A: The IRS can hold your business personally liable for the full 30% amount you should have withheld, plus interest and penalties, even if the foreign person already received the full payment.

Q: Does Chapter 3 withholding apply to buying physical products from abroad?
A: No. Payments made to foreign suppliers for the import or purchase of physical inventory, materials, or goods are generally exempt from Chapter 3 withholding rules.

Q: How often do I need to deposit the withheld Chapter 3 tax with the IRS?
A: The deposit schedule depends entirely on the total volume of withholding tax your business accumulates throughout the year. Deposit timelines can be monthly or semi-weekly and must always be verified for the current tax year.

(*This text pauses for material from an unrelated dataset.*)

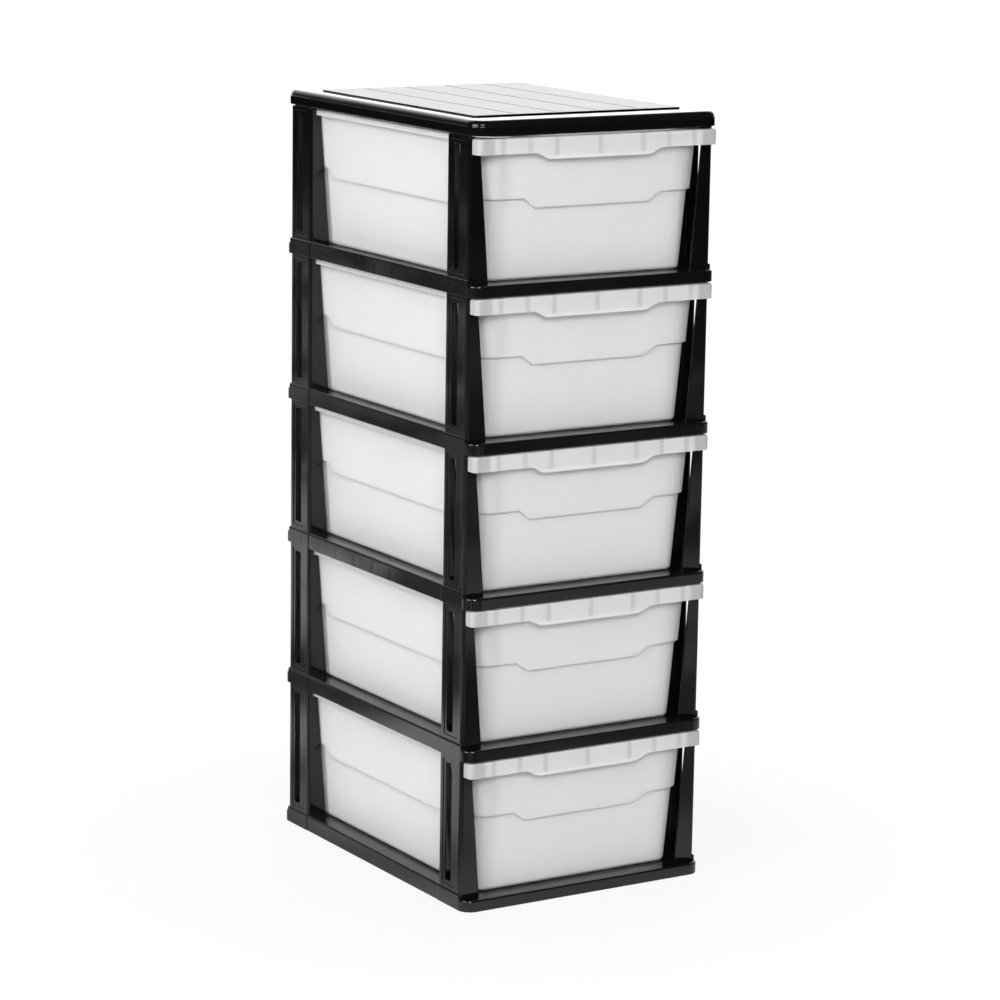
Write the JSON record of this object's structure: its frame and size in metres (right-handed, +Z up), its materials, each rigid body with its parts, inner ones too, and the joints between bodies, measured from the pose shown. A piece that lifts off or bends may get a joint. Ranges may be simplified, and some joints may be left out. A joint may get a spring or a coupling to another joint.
{
  "type": "plastic drawer tower",
  "caption": "Freestanding drawer tower: frosted pull-out drawers with drafted, stepped walls in a glossy black frame of shelf rings, slotted channel posts and a top panel.",
  "frame": {"origin": "on the floor, at the middle of the footprint", "axes": "+Z up, drawers pull out towards -Y, +X to the right of someone facing the back from the front"},
  "size_m": [0.29, 0.39, 0.8028],
  "materials": {
    "frame_plastic": "glossy black moulded polypropylene",
    "drawer_plastic": "natural frosted polypropylene, milky and see-through"
  },
  "bodies": {
    "frame": {"top_panel": "frame_plastic", "shelf_front_1": "frame_plastic", "shelf_rear_1": "frame_plastic", "shelf_front_2": "frame_plastic", "shelf_rear_2": "frame_plastic", "shelf_front_3": "frame_plastic", "shelf_rear_3": "frame_plastic", "shelf_front_4": "frame_plastic", "shelf_rear_4": "frame_plastic", "shelf_front_5": "frame_plastic", "shelf_rear_5": "frame_plastic", "post_front_left_1": "frame_plastic", "post_rear_left_1": "frame_plastic", "post_rear_right_1": "frame_plastic", "post_front_right_1": "frame_plastic", "post_front_left_2": "frame_plastic", "post_rear_left_2": "frame_plastic", "post_rear_right_2": "frame_plastic", "post_front_right_2": "frame_plastic", "post_front_left_3": "frame_plastic", "post_rear_left_3": "frame_plastic", "post_rear_right_3": "frame_plastic", "post_front_right_3": "frame_plastic", "post_front_left_4": "frame_plastic", "post_rear_left_4": "frame_plastic", "post_rear_right_4": "frame_plastic", "post_front_right_4": "frame_plastic", "post_front_left_5": "frame_plastic", "post_rear_left_5": "frame_plastic", "post_rear_right_5": "frame_plastic", "post_front_right_5": "frame_plastic"},
    "drawer_body_1": {"drawer_1": "drawer_plastic"},
    "drawer_body_2": {"drawer_2": "drawer_plastic"},
    "drawer_body_3": {"drawer_3": "drawer_plastic"},
    "drawer_body_4": {"drawer_4": "drawer_plastic"},
    "drawer_body_5": {"drawer_5": "drawer_plastic"}
  },
  "joints": [
    {"name": "drawer_slide_1", "type": "slide", "parent": "frame", "child": "drawer_body_1", "axis": [0, -1, 0], "range_m": [0, 0.28]},
    {"name": "drawer_slide_2", "type": "slide", "parent": "frame", "child": "drawer_body_2", "axis": [0, -1, 0], "range_m": [0, 0.28]},
    {"name": "drawer_slide_3", "type": "slide", "parent": "frame", "child": "drawer_body_3", "axis": [0, -1, 0], "range_m": [0, 0.28]},
    {"name": "drawer_slide_4", "type": "slide", "parent": "frame", "child": "drawer_body_4", "axis": [0, -1, 0], "range_m": [0, 0.28]},
    {"name": "drawer_slide_5", "type": "slide", "parent": "frame", "child": "drawer_body_5", "axis": [0, -1, 0], "range_m": [0, 0.28]}
  ]
}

Q: Is a tax refund possible if too much Chapter 3 tax was withheld?
A: Yes. If a foreign recipient was overwithheld because they didn’t claim a treaty benefit on time, they can file a U.S. nonresident tax return (Form 1040-NR) at the end of the tax cycle to request a refund from the IRS.

Final Takeaway

Managing cross-border transactions brings incredible growth and diversity to your business or investment strategy, but it requires keeping a close eye on your compliance obligations. Chapter 3 withholding is the primary mechanism the IRS uses to track and secure tax contributions from passive U.S. wealth flowing out to international earners. By making sure you collect accurate foreign status certificates before releasing funds, tracking deposit guidelines for the current tax year, and consulting a professional on complex treaty rules, you can confidently collaborate globally while keeping your business perfectly secure.


Disclaimer: This article is for general educational purposes only and should not be considered tax, legal, or financial advice. Tax rules can change, and your situation may be different. Consider consulting a qualified tax professional before making tax decisions.